「経済発展」するほど「貧困」が増えるのはなぜ? -2

「経済発展」とは

” ダグラス・ラミス著(平凡社)表紙”

 カリフォルニア大学バークレー校出身、現在沖縄在住の政治学者ダグラス・ラミス氏は、まさに21世紀を迎えようとしていた2000年に名著『経済成長がなければ私たちは豊かになれないのだろうか』を出版しました。(注2)

 そこでは「経済発展」について重要な考え方が述べられていきます。
 私たちは「経済発展」と言われれば生活が豊かになり、可能性も解放されて、どんどん幸福になれるかのようなイメージを持ちます。
 しかしラミス氏は、それは錯覚で、「経済発展」はただの一つのイデオロギー(思想)にすぎないのだと言います。そのイデオロギーは20世紀の一番深いところまで根を下ろしました。
 そして氏は、「経済発展」とは実は「地球上のすべての人間・自然を産業経済システムの中に取り入れること」であると述べられます。

 そのことを考えるために、絶好の切り口が「4つの貧困」です。
 その1つ目は「伝統的な貧困」
 これは自給自足の社会を指します。物を沢山は持たず、それで満足しています。持っているものと欲しいものの差があまりなくて、この程度の暮らしでいいと考えます。外からは貧乏と見えますが、内にいる人はそうは意識していません。

 2つ目は、世界銀行が呼ぶところの「絶対貧困」
 これは、食べ物、薬、服などが足らなくて健康な生活が出来ない状態です。栄養失調とか、子どもが飢えて死ぬとか、そういう貧困で、1つ目の「伝統的な貧困」、自給自足とは別の状態です。

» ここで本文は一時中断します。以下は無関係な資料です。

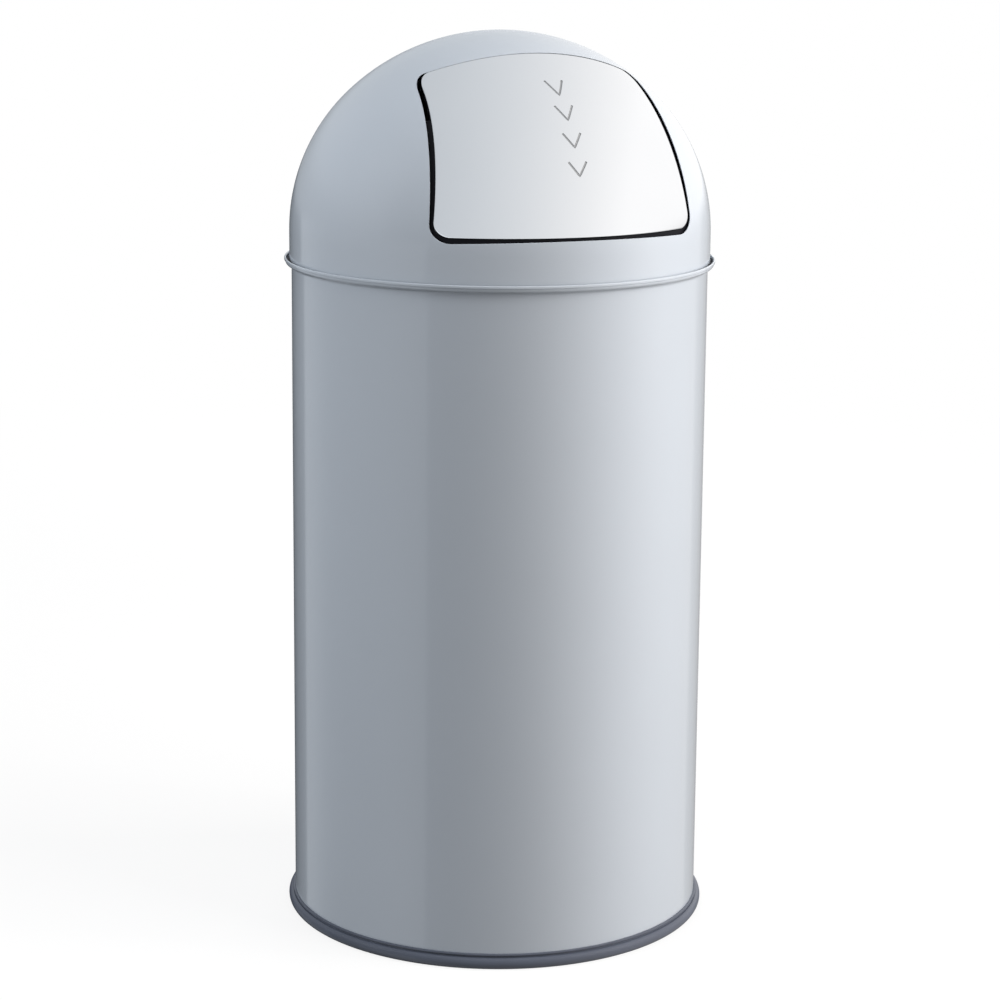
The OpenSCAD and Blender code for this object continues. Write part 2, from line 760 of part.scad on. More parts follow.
// Fixed leg, turns and moving leg as one unbroken tube
module torsion_spring() {
    n = round((spring_end - spring_start) * spring_steps / 360);
    back = [sin(spring_start), -cos(spring_start)];
    front = [-sin(spring_end), cos(spring_end)];
    back_l = spring_reach(spring_start, back, web_r - bracket_t - rest_gap);
    front_l = spring_reach(spring_end, front, crown_r - backing_in_g - rest_gap - 1);
    turns = [for (i = [0:n]) spring_start + (spring_end - spring_start) * i / n];
    path = [for (a = turns) spring_point(a)];
    first = path[0] + back_l * [0, back[0], back[1]];
    last = path[n] + front_l * [0, front[0], front[1]];
    rings = concat([spring_ring(first, spring_start)],
        [for (i = [0:n]) spring_ring(path[i], turns[i])],
        [spring_ring(last, spring_end)]);
    count = len(rings);
    gaps = [for (i = [0:n], j = [i + 5:min(n, i + 3 * spring_steps)]) if (j <= n)
        norm(path[i] - path[j]) - spring_wire_d];
    echo(spring_least_gap = min(gaps));
    color(steel) at_hinge() polyhedron(
        points = [for (ring = rings, p = ring) p],
        faces = concat(
            [for (k = [1:spring_sides - 2]) [0, k, k + 1]],
            [for (i = [0:count - 2], k = [0:spring_sides - 1], half = [0, 1])
                let (a = i * spring_sides + k,
                    b = i * spring_sides + (k + 1) % spring_sides)
                half == 0 ? [a, a + spring_sides, b] : [b, a + spring_sides, b + spring_sides]],
            [for (k = [1:spring_sides - 2]) let (z = (count - 1) * spring_sides)
                [z, z + k + 1, z + k]]));
}

// ---------------------------------------------------------------- flap

// Polished steel skin, flush with the dome
module flap_plate() {
    color(steel) intersection() {
        dome_layer(0, plate_t);
        from_front() flap_outline(0, 0, 0);
    }
}

// Moulded backing: skin, lapping flange, ribs and the two hinge knuckles
module flap_backing() {
    color(black_plastic) difference() {
        union() {
            intersection() {
                dome_layer(backing_g, backing_in_g);
                from_front() skin_outline();
            }
            intersection() {
                dome_layer(flange_g, flange_g + flange_t);
                from_front() flange_outline();
            }
            intersection() {
                dome_layer(backing_in_g - root, backing_in_g + rib_depth);
                from_front() rib_outline();
            }
            for (side = [0, 1]) mirror([side, 0, 0]) hinge_knuckle();
        }
        at_hinge() along_x(-far, far, axle_r + seat);
    }
}

// The flap's full width up to the axle, and a tongue between the bracket's ears above it
module skin_outline() {
    intersection() {
        flap_outline(0, rest_gap, 0);
        union() {
            translate([-far, 0]) square([2 * far, hinge_z - skin_drop]);
            translate([-knuckle_x, 0]) square([2 * knuckle_x, top_z]);
        }
    }
}

// Band behind the edge of the opening, at the sides and the sill only
module flange_outline() {
    intersection() {
        difference() {
            opening_outline(-flange_lap, 0, -flange_lap);
            flap_outline(flange_in, 0, flange_in);
        }
        translate([-far, 0]) square([2 * far, flange_top]);
    }
}

// Border rib, five uprights and three cross ribs
module rib_outline() {
    rib_top = flange_top - rib_inset;
    intersection() {
        flap_outline(rib_inset, rib_top_inset, rib_inset);
        union() {
            difference() {
                translate([-far, 0]) square([2 * far, rib_top]);
                flap_outline(rib_inset + rib_t, 0, rib_inset + rib_t);
            }
            for (i = [-2:2])
                translate([i * rib_pitch - rib_t / 2, 0]) square([rib_t, rib_top]);
            for (i = [1:3])
                translate([-far, sill_z + i * (flange_top - sill_z) / 4])
                    square([2 * far, rib_t]);
        }
    }
}

// Tube round the axle on two arms that grow out of the skin
module hinge_knuckle() {
    start_x = knuckle_x - knuckle_l;
    at_hinge() along_x(start_x, knuckle_x, knuckle_d / 2);
    intersection() {
        dome_solid(backing_in_g - root);
        for (x = [start_x, knuckle_x - arm_t])
            translate([x, 0, 0]) rotate([90, 0, 90]) linear_extrude(arm_t)
                polygon([[hinge_y, hinge_z + knuckle_d / 2 - root],
                    [hinge_y - arm_reach[0], hinge_z + arm_rise[0]],
                    [hinge_y - arm_reach[1], hinge_z + arm_rise[1]],
                    [hinge_y, hinge_z - knuckle_d / 2 + root]]);
    }
}

// Rubber pads on the flange that stop the flap quietly against the dome
module stop_pads() {
    color(rubber_black) intersection() {
        dome_layer(sheet_t + rest_gap, sheet_t + rest_gap + pad_t);
        from_front() difference() {
            for (side = [-1, 1]) {
                translate([side * opening_w / 4 - pad_l / 2, sill_z - 2 * flange_lap])
                    square([pad_l, 2 * flange_lap]);
                translate([(side * opening_w - pad_w) / 2, (sill_z + flange_top - pad_l) / 2])
                    square([pad_w, pad_l]);
            }
            opening_outline(-pad_inset, 0, -pad_inset);
            difference() {
                square([4 * far, 4 * far], center = true);
                opening_outline(-flange_lap, 0, -flange_lap);
            }
        }
    }
}

// ---------------------------------------------------------------- nodes

body_shell();
base_pan();
base_ring();
liner_bucket();
liner_base();
bail_ear(-1);  // bail_ear_left
bail_ear(1);  // bail_ear_right
ear_rivets();
bail_wire();
bail_grip();
lid_dome();
lid_edge_trim();
lid_collar();
hinge_bracket();
hinge_bush(-1);  // hinge_bush_left
hinge_bush(1);  // hinge_bush_right
torsion_spring();
hinge_axle();
axle_clip(-1);  // axle_clip_left
axle_clip(1);  // axle_clip_right
flap_plate();
flap_backing();
stop_pads();
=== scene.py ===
import json
from math import asin, atan2, cos, degrees, hypot, pi, radians, sin, sqrt, tan

import bmesh
import bpy
from bpy.props import FloatProperty, FloatVectorProperty, IntProperty, PointerProperty
from mathutils import Matrix, Vector


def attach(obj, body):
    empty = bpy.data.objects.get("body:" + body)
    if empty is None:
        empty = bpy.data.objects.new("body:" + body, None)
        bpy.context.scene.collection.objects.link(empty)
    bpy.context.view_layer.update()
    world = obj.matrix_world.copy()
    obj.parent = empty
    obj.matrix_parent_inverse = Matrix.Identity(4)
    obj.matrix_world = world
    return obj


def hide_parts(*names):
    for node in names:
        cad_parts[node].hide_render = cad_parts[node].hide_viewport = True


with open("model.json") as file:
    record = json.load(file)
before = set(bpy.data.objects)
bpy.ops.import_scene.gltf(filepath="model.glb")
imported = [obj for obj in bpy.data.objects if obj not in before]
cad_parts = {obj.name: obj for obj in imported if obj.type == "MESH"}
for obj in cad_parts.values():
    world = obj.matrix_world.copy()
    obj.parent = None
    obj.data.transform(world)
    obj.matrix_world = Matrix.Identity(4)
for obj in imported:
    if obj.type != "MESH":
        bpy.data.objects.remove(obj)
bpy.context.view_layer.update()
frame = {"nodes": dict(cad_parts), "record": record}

bl_info = {
    "name": "Push Top Bin",
    "version": (1, 0, 0),
    "blender": (4, 5, 0),
    "location": "View3D > Sidebar > Bin",
    "description": "Dresses the frame of a push top waste bin: coat, steel, plastic and studio",
    "category": "Object",
}

MM = 0.001

VIEW_TURN = -21.50      # degrees that the camera stands round from the front
VIEW_DROP = 11.595      # degrees that it looks down
VIEW_ROLL = 0.480       # degrees that it leans
VIEW_DISTANCE = 2.292   # metres from the bin's axis
VIEW_HEIGHT = 0.863     # metres above the floor
VIEW_SHIFT = (0.0019, -0.05)

SHARP_ANGLE = 35.0      # degrees between two faces from which their edge stays sharp
ON_FORM = 0.985         # cosine within which a face counts as lying on the lid's form
CUT_REACH = 0.4         # metres forward that the cutters of the lid's front run
SEAT = 0.05 * MM        # clearance between pieces that touch
FOOT_Z = 2.55 * MM      # lower edge of the body and of its bottom, in the floor ring
RIBS = 24               # ribs inside the floor ring
EAR_HALF = 12 * MM      # half the width of the bail's ears
MARK_HEIGHTS = (704, 686, 666, 645)     # middles of the chevrons, in millimetres

WARM, COOL = (1.0, 0.970, 0.945), (0.955, 0.975, 1.0)
# Lamps: tint, size, distance, degrees right of the camera, height aimed at, own height
LAMPS = {
    "key": ((1.0, 0.945, 0.895), (1.2, 2.4), 2.3, 87, 0.75, 1.30),
    "near": (WARM, (1.3, 1.8), 2.3, 62, 0.70, 1.42),
    "left": (COOL, (1.3, 1.8), 2.3, -75, 0.72, 1.38),
    "top": (COOL, (2.0, 2.0), 0.6, -15, 0.70, 2.6),
    "back": (COOL, (1.6, 1.4), 2.4, 180, 0.45, 0.90),
}
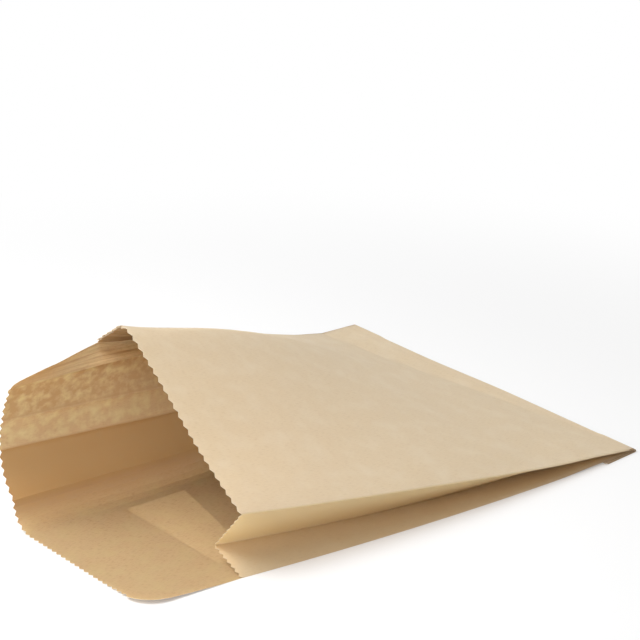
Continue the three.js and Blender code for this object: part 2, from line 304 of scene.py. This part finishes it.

 3つ目は、「金持ち/貧乏という社会的関係の中の貧困」
 その社会の中にいれば、金持ちの言うことを聴くしかない、金持ちのために働くしかない構造としての貧困ということです。金持ちに圧力をかけられても反抗できない、その「無力さ」がこの種の貧困の特徴です。

 4つ目は、オーストリア生まれの哲学者イヴァン・イリイチの言う「根源的独占」から生まれた貧困(注3)
 かつては存在もせず、人が欲しいとも思わなかったものを、この新しい製品を買わなければちゃんとして生活が出来ないというように、社会そのものを作り直す。その商品はいつの間にか「あればいいもの」から「ないと困るもの」に変わっていき、買えない人は貧乏ということになります。

 もうお分かりでしょう。
 実は、アメリカの都市でGMが行ったことに代表されるアメリカの車文化は、この4つ目の貧困をつくり出すことそのものだったのです。
 アメリカの車文化は自由市場で車文化になったのではなく、人為的に、しかもある種とても暴力的に作られた文化です。

 そして、この4つ目の「根源的独占」から生まれた貧困の特徴は、経済発展や技術発展によって再生産されることにあると、ラミス氏は述べています。
 自動車におけるモデル・チェンジは、新車に新しい便利な機能を搭載することによって、まだまだ快適に走れる現行車を古びたものに見せる「計画的陳腐化」でした。
 もちろんパソコン・スマホなどのIT製品もその例に当たるときもあるでしょう。
 ですから、この4つ目の貧困は、今も日々新たに生まれていることになりますね。

 さらにラミス氏は、20世紀の「経済発展」は、この4種類の貧困のうちの1つ目を、3つ目と4つ目に作り直すことを意味すると言われます。
自給自足で満足している人から搾取するのは難しい。そういう貧困を3つ目と4つ目の形、つまり搾取しやすい形に作り直すのが、「経済発展」の正体だと。

チャップリン 映画モダンタイムスより引用”チャップリン 映画モダンタイムスより”

 3つ目の形にするというのは人間を労働者にすること。(チャップリンはこのことを、既に1936年に『モダンタイムス』として誰にでも分かる映像作品にしました)
 4つ目にするというのは人間を消費者にすることだと。

 いかがでしょうか。
 私たちは「貧困」と言われると、1つ目の「伝統的な貧困」と2つ目の「絶対貧困」しか思いつきませんが、経済の構造という視点から見てみると、「経済発展」とは貧困をつくり出すものだということになります。
 このような、見えない「世界の構造」が見えるようになってくると、地球環境危機に対して何をしたらいいのか戸惑う私たちにも、するべきことが見えてくるように思います。